Frankfurt a.M. (epd). Es war „eine Horrorerfahrung“, sagt Annelie Bentis (Name geändert): „Meine Gedankenstimme hatte sich ständig in die Stimme anderer Menschen verwandelt.“ Wenn sie etwa dachte „Ich muss noch einkaufen gehen“, hörte sie das in ihrem Kopf mit der Stimme einer Nachbarin. Manchmal war es auch die Stimme eines Filmstars. Das ging so sieben Jahre lang. Annelie Bentis fand es grauenvoll, fremde Stimmen zu hören. Hinzu kam die Angst vor Stigmatisierung: „Ich konnte darüber mit niemandem sprechen.“
Laut Björn Schlier vom Institut für Klinische Psychologie der Uni Hamburg hören zwischen drei und sieben Prozent aller Menschen in Deutschland Stimmen. Psychische Erkrankungen wie eine Psychose zählen zu den Hauptursachen. „Stimmenhören“ kann laut Schlier sehr belastend sein. Zum Beispiel, weil diese Stimmen unerwünschte Anweisungen geben oder einen beleidigenden Inhalt haben.
Annelie Bentis wusste lange nicht, was mit ihr los war: „Mit 22 erhielt ich die Diagnose Schizophrenie.“ Angefangen hatte es bei ihr im Alter von 18 Jahren. Heute ahnt die junge Frau aus der Pfalz, dass schwere Traumata hinter ihrer Erkrankung stecken. Damit meint sie vor allem „stundenlange Psychofolter“ ihres Ex-Mannes, den sie mit 18 Jahren geheiratet hatte. Sie begann schließlich, ihre Traumata aufzuarbeiten. Annelie Bentis sagt, mit therapeutische Hilfe sei es ihr gelungen, sich von ihren Stimmen zu befreien.
Anna Helm (Name geändert) unterstützt als Genesungsbegleiterin Menschen, die Stimmen hören. Als sie zum ersten Mal damit konfrontiert wurde, dass es Menschen gibt, die Stimmen hören, sei sie „sehr befremdet“ gewesen, gibt die 72-Jährige zu. Anna Helm ist selbst psychisch krank, sie leidet unter Depressionen.
„Eine Frau aus unserer Gruppe für Menschen, die Stimmen hören, wurde einmal, als sie entlang der Autobahn lief, ständig von einer Stimme aufgefordert, sich vor ein Auto zu werfen“, berichtet Anna Helm.

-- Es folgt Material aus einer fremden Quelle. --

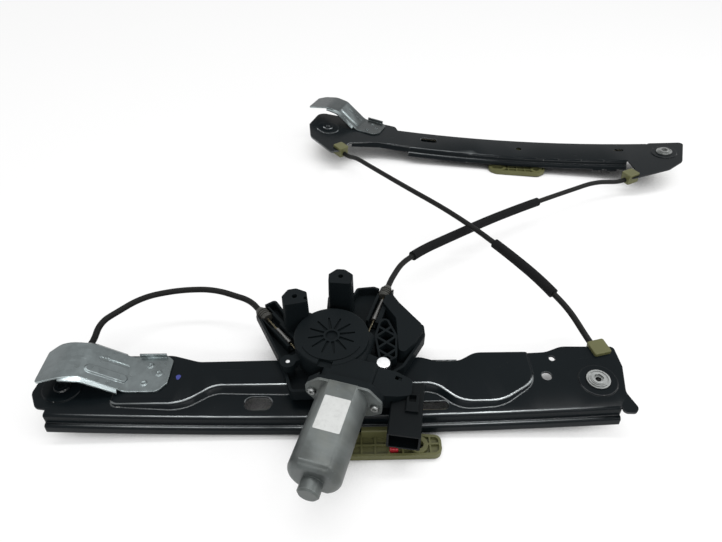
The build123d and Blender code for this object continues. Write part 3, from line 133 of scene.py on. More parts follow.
class Graph:
    """Node graph of one material, or of the world."""

    def __init__(self, name, holder=None):
        self.holder = holder or bpy.data.materials.new(name)
        self.holder.use_nodes = True
        self.tree = self.holder.node_tree
        self.tree.nodes.clear()

    def add(self, kind, settings=None, inputs=None, output=0):
        """Add a node: its settings first, then the values or links of its sockets."""
        node = self.tree.nodes.new(kind)
        for key, value in (settings or {}).items():
            if key == "stops":
                self._stops(node.color_ramp, value)
            else:
                setattr(node, key, value)
        for key, value in (inputs or {}).items():
            if isinstance(value, Maths):
                self.tree.links.new(value.socket, node.inputs[key])
            else:
                node.inputs[key].default_value = value
        return Maths(self, node.outputs[output] if node.outputs else None)

    @staticmethod
    def _stops(ramp, stops):
        while len(ramp.elements) > 1:
            ramp.elements.remove(ramp.elements[-1])
        for index, (position, value) in enumerate(stops):
            element = ramp.elements[0] if index == 0 else ramp.elements.new(position)
            element.position = position
            element.color = (value, value, value, 1) if isinstance(value, (int, float)) else (*value, 1)

    def coords(self):
        """The object's own coordinates, in metres."""
        return self.add("ShaderNodeTexCoord", output="Object")

    def axis(self, index):
        """X, Y or Z of the object's own coordinates."""
        return self.add("ShaderNodeSeparateXYZ", inputs={0: self.coords()}, output=index)

    def noise(self, scale, detail=3.0, rough=0.5, warp=0.0, stretch=None):
        """Cloudy value from 0 to 1, drawn out along the axes that stretch makes small."""
        vector = self.coords()
        if stretch:
            vector = self.add("ShaderNodeMapping", inputs={"Vector": vector, "Scale": stretch})
        inputs = {"Vector": vector, "Scale": scale, "Detail": detail}
        inputs.update({"Roughness": rough, "Distortion": warp})
        return self.add("ShaderNodeTexNoise", inputs=inputs)

    def cells(self, scale, feature="F1", output=0):
        """Cells like spangle or foam."""
        inputs = {"Vector": self.coords(), "Scale": scale}
        return self.add("ShaderNodeTexVoronoi", {"feature": feature}, inputs, output)

    def ramp(self, value, *stops):
        """Map a value through stops of place and value."""
        return self.add("ShaderNodeValToRGB", {"stops": stops}, {0: value})

    def mix(self, share, first, second):
        """Blend two colours."""
        first = (*first, 1) if isinstance(first, tuple) and len(first) == 3 else first
        second = (*second, 1) if isinstance(second, tuple) and len(second) == 3 else second
        return self.add("ShaderNodeMix", {"data_type": "RGBA"}, {0: share, 6: first, 7: second}, output=2)

    def folds(self, radius, low=0.004, high=0.08):
        """Mask of folds and edges: where a rounded normal leaves the true one."""
        true = self.add("ShaderNodeNewGeometry", output="Normal")
        return self.ramp(1 - self.facing(true, radius), (low, 0.0), (high, 1.0))

    def facing(self, way, radius):
        """How far the surface, rounded at its edges, looks one way."""
        rounded = self.add("ShaderNodeBevel", {"samples": 6}, {"Radius": radius})
        return self.add("ShaderNodeVectorMath", {"operation": "DOT_PRODUCT"}, {0: rounded, 1: way}, "Value")

    def bump(self, height, distance, radius=0.0):
        """Relief of a depth, over edges that are rounded to a radius."""
        inputs = {"Height": height, "Distance": distance, "Strength": 1.0}
        if radius:
            bevel = self.add("ShaderNodeBevel", {"samples": 4}, {"Radius": radius})
            inputs["Normal"] = bevel
        return self.add("ShaderNodeBump", inputs=inputs)

    def finish(self, colour, roughness, normal, metallic=0.0, **others):
        """Close the material with a surface shader; the others are its sockets by name."""
        inputs = {"Base Color": colour, "Roughness": roughness, "Metallic": metallic, "Normal": normal}
        inputs.update(others)
        return self.close(self.add("ShaderNodeBsdfPrincipled", inputs=inputs))

    def close(self, surface):
        """Send a shader to the material's output."""
        self.add("ShaderNodeOutputMaterial", inputs={"Surface": surface})
        return self.holder


def rgb(colour):
    """The three channels of a colour, as a tuple."""
    return tuple(colour)[:3]


def scaled(colour, factor):
    """A colour made darker or lighter."""
    return tuple(channel * factor for channel in rgb(colour))


# ---------------------------------------------------------------- settings


class RailSettings(bpy.types.PropertyGroup):
    """Paint of the rails."""

    paint: FloatVectorProperty(
        name="Paint", description="Colour of the rails' electrocoat", subtype="COLOR",
        default=(0.0036, 0.0056, 0.0068), min=0, max=1,
    )
    gloss: FloatProperty(
        name="Roughness", description="Mean roughness of the paint", default=0.22,
        min=0, max=1, subtype="FACTOR",
    )
    edge: FloatProperty(
        name="Edge rounding", description="Radius that light sees on the sheet's edges", default=0.0005,
        min=0, unit="LENGTH",
    )
    # The fold width sets how wide the painted highlights and painted sheen on the rails' folds are.
    fold: FloatProperty(
        name="Fold width", description="How far from a fold the paint stays thick and bright",
        default=0.0016, min=0, unit="LENGTH",
    )


class MetalSettings(bpy.types.PropertyGroup):
    """Bare and plated metal."""

    zinc: FloatVectorProperty(
        name="Galvanised", description="Colour of the brackets", subtype="COLOR",
        default=(0.145, 0.166, 0.169), min=0, max=1,
    )
    can: FloatVectorProperty(
        name="Motor can", description="Colour of the plated can", subtype="COLOR",
        default=(0.086, 0.096, 0.094), min=0, max=1,
    )
    plate: FloatVectorProperty(
        name="Bright plate", description="Colour of bushes, screws and rivets", subtype="COLOR",
        default=(0.28, 0.29, 0.285), min=0, max=1,
    )
    wire: FloatVectorProperty(
        name="Wire rope", description="Colour of the greased cable", subtype="COLOR",
        default=(0.34, 0.3, 0.2), min=0, max=1,
    )


class PlasticSettings(bpy.types.PropertyGroup):
    """Moulded pieces."""

    black: FloatVectorProperty(
        name="Black", description="Colour of the carrier and housings", subtype="COLOR",
        default=(0.0044, 0.0064, 0.0074), min=0, max=1,
    )
    cap: FloatVectorProperty(
        name="Cap", description="Colour of the conduit end caps", subtype="COLOR",
        default=(0.034, 0.034, 0.03), min=0, max=1,
    )
    khaki: FloatVectorProperty(
        name="Khaki", description="Colour of the seats and sliders", subtype="COLOR",
        default=(0.094, 0.095, 0.039), min=0, max=1,
    )
    lock: FloatVectorProperty(
        name="Lock key", description="Colour of the glass lock", subtype="COLOR",
        default=(0.32, 0.012, 0.02), min=0, max=1,
    )
    grain: FloatProperty(
        name="Grain", description="Depth of the moulded grain", default=0.00006, min=0, unit="LENGTH",
    )


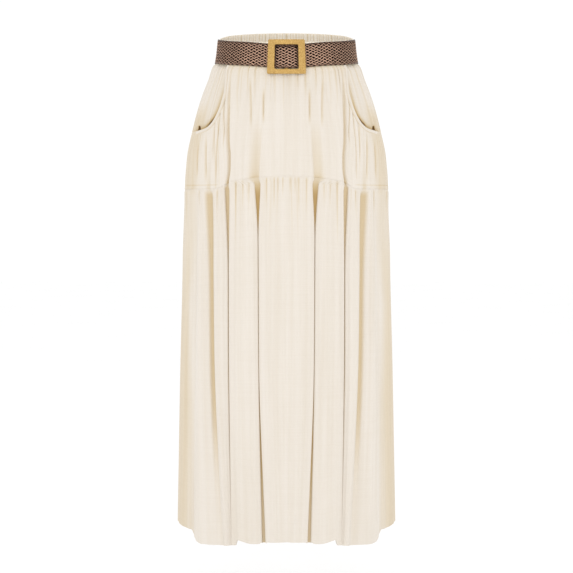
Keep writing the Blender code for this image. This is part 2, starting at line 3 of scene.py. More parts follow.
import bmesh
import bpy
import numpy as np
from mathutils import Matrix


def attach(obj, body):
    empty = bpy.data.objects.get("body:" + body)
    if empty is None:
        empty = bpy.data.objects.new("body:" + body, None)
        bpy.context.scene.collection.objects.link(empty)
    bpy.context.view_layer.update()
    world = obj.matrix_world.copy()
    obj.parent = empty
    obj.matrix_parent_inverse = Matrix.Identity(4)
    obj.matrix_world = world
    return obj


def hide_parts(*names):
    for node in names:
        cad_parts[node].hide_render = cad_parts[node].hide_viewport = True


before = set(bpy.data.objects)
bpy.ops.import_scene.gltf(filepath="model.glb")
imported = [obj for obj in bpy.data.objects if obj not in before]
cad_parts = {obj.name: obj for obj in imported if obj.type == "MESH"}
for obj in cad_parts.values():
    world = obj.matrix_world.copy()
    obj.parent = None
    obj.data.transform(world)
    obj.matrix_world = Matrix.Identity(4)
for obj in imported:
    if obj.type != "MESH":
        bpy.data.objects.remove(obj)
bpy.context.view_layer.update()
rng = np.random.default_rng(7)  # every uneven thing below comes from this one seed
print("frame loaded")

# the skirt's form, shared by all its pieces

form = {
    "cloth": 0.002,
    "gap": 0.0003,
    "seamGap": 0.0001,
    "waistTop": 0.0215,
    "strapTop": 0.0209,
    "waistBottom": -0.016,
    "strapBottom": -0.0208,
    "tierSeam": -0.24,
    "hem": -0.822,
}

# level at the side seam, half width, depth in front, depth behind,
# lift of the ring at the front centre, at the back centre, and how fast that lift falls away
rings = (
    (0.0215, 0.1156, 0.093, 0.0965, -0.0145, 0.0186, 1),
    (-0.0195, 0.121, 0.0945, 0.0985, -0.0125, 0.02, 1),
    (-0.03, 0.128, 0.0946, 0.104, -0.012, 0.02, 1),
    (-0.05, 0.135, 0.0975, 0.112, -0.008, 0.02, 1.3),
    (-0.075, 0.1448, 0.106, 0.121, -0.003, 0.02, 1.7),
    (-0.1, 0.153, 0.114, 0.128, 0.002, 0.02, 2.2),
    (-0.14, 0.1633, 0.121, 0.136, 0.008, 0.02, 2.6),
    (-0.185, 0.1725, 0.127, 0.14, 0.014, 0.021, 3),
    (-0.24, 0.1762, 0.131, 0.141, 0.022, 0.022, 3),
    (-0.33, 0.1755, 0.135, 0.143, 0.016, 0.016, 2.5),
    (-0.57, 0.1808, 0.145, 0.15, 0.002, 0.004, 1.5),
    (-0.74, 0.1843, 0.151, 0.156, -0.005, -0.003, 1),
    (-0.835, 0.1862, 0.155, 0.16, -0.008, -0.005, 1),
)


def smooth(value, width=1):
    value = np.clip(value / width, 0, 1)
    return value * value * (3 - 2 * value)


def mix(first, second, share):
    return first + (second - first) * share


def bell(distance, width):
    return np.exp(-((distance / width) ** 2))


def fade(distance, reach):
    return np.exp(-np.maximum(distance, 0) / reach)


def fromFront(angle):
    # how far round from the front centre, whichever way
    return np.abs((angle + 180) % 360 - 180)


def eased(rows, keys, wanted):
    # rows eased from key to key without overshoot, at each wanted key
    rows, keys, wanted = (np.asarray(v, float) for v in (rows, keys, wanted))
    if keys[-1] < keys[0]:
        keys, wanted = -keys, -wanted
    steps = np.diff(keys)[:, None]
    rise = np.diff(rows, axis=0) / steps
    slope = np.zeros_like(rows)
    slope[0], slope[-1] = rise[0], rise[-1]
    both = rise[:-1] * rise[1:]
    total = np.where(both > 0, rise[:-1] + rise[1:], 1)
    slope[1:-1] = np.where(both > 0, 2 * both / total, 0)
    wanted = np.clip(wanted, keys[0], keys[-1])
    i = np.clip(np.searchsorted(keys, wanted) - 1, 0, len(keys) - 2)
    span = steps[i, 0]
    t = ((wanted - keys[i]) / span)[..., None]
    span = span[..., None]
    return (
        (2 * t**3 - 3 * t**2 + 1) * rows[i]
        + (t**3 - 2 * t**2 + t) * slope[i] * span
        + (3 * t**2 - 2 * t**3) * rows[i + 1]
        + (t**3 - t**2) * slope[i + 1] * span
    )


def ringAt(level):
    return np.moveaxis(eased(rings, [row[0] for row in rings], level), -1, 0)


def place(angle, level, out=0, along=0):
    # angle in degrees from the front centre towards the wearer's left, out along the ring's normal
    _, halfWidth, front, back, frontLift, backLift, power = ringAt(level)
    turn = np.radians(angle)
    sine, cosine = np.sin(turn), np.cos(turn)
    depth = np.where(cosine > 0, front, back)
    lift = np.where(cosine > 0, frontLift, backLift)
    nx, ny = sine / halfWidth, -cosine / depth
    size = np.hypot(nx, ny)
    nx, ny = nx / size, ny / size
    x = halfWidth * sine + nx * out - ny * along
    y = -depth * cosine + ny * out + nx * along
    z = level + lift * np.abs(cosine) ** power + 0 * x
    return np.stack([x, y, z], axis=-1)


def degrees(angle, level, distance):
    # a distance along the ring, as an angle
    _, halfWidth, front, back, *_ = ringAt(level)
    turn = np.radians(angle)
    depth = np.where(np.abs(angle) <= 90, front, back)
    return np.degrees(distance / np.hypot(halfWidth * np.cos(turn), depth * np.sin(turn)))


def seamAngle(level):
    return 90 - np.degrees(form["gap"] / 2 / ringAt(level)[2])


# making and finishing sheets


def deselect():
    if bpy.context.object and bpy.context.object.mode != "OBJECT":
        bpy.ops.object.mode_set(mode="OBJECT")
    bpy.ops.object.select_all(action="DESELECT")


def pick(piece):
    deselect()
    piece.select_set(True)
    bpy.context.view_layer.objects.active = piece


def added(operator, **settings):
    deselect()
    operator(**settings)
    return bpy.context.object


def setPoints(piece, points):
    piece.data.vertices.foreach_set("co", np.ascontiguousarray(points, np.float32).ravel())
    piece.data.update()


def getPoints(piece):
    points = np.empty(len(piece.data.vertices) * 3, np.float32)
    piece.data.vertices.foreach_get("co", points)
    return points.reshape(-1, 3).astype(float)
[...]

Bei einem anderen Mitglied der Gruppe hätten Stimmen verboten, Sport zu treiben. Auch Anna Helm sagt, dass Stimmenhörer unter dem leiden, was in ihrem Kopf vor sich geht und Stigmatisierung befürchten: „Viele haben Angst, ihre Wohnung zu verlassen, weil sie komisch angeguckt werden, wenn sie mit ihren Stimmen reden.“
In der christlichen Religion seien Stimmen nichts Unbekanntes, sagt Jörg Urbschat, evangelischer Theologe aus der niedersächsischen Gemeinde Seevetal. Urbschat ist nicht nur Theologe, sondern auch ausgebildeter „Visionssucher“. Bei der „Visionssuche“ beschäftigen sich die Teilnehmer sowohl praktisch als auch spirituell mit Themen, die das Überleben in freier Natur betreffen. Urbschat bietet hierzu Seminare an. Die Teilnehmer werden dabei aufgefordert, in einen Dialog mit der Natur zu treten. Manche erzählen davon, dass sie eine „Stimme“ der Natur wahrgenommen haben.
An der Uniklinik Aachen befasst sich der Psychosomatiker Klaus Mathiak mit dem Stimmenhören. Nach seinen Erfahrungen wollen Menschen mit chronischen Halluzinationen ihre Stimmen nicht unbedingt loswerden. „Sie möchten damit nur besser umgehen können.“ Durch psychotherapeutische Verfahren könne das auch gelingen.
Thomas Mann, Krankenpfleger für Psychiatrie und Soziotherapeut in Lübeck, beschäftigt sich seit 2010 mit dem Phänomen Stimmenhören. Für nicht wenige Menschen sei es völlig normal, mit ihren Stimmen zu kommunizieren, sagt der Koordinator des Lübecker „Netzwerks Stimmenhören“. „Für andere sind die Stimmen derart quälend, dass sie davon fast in den Suizid getrieben werden.“ Selbst ihnen könne es gelingen, mit den Stimmen als „Mieter“ im Kopf einvernehmlich zu leben.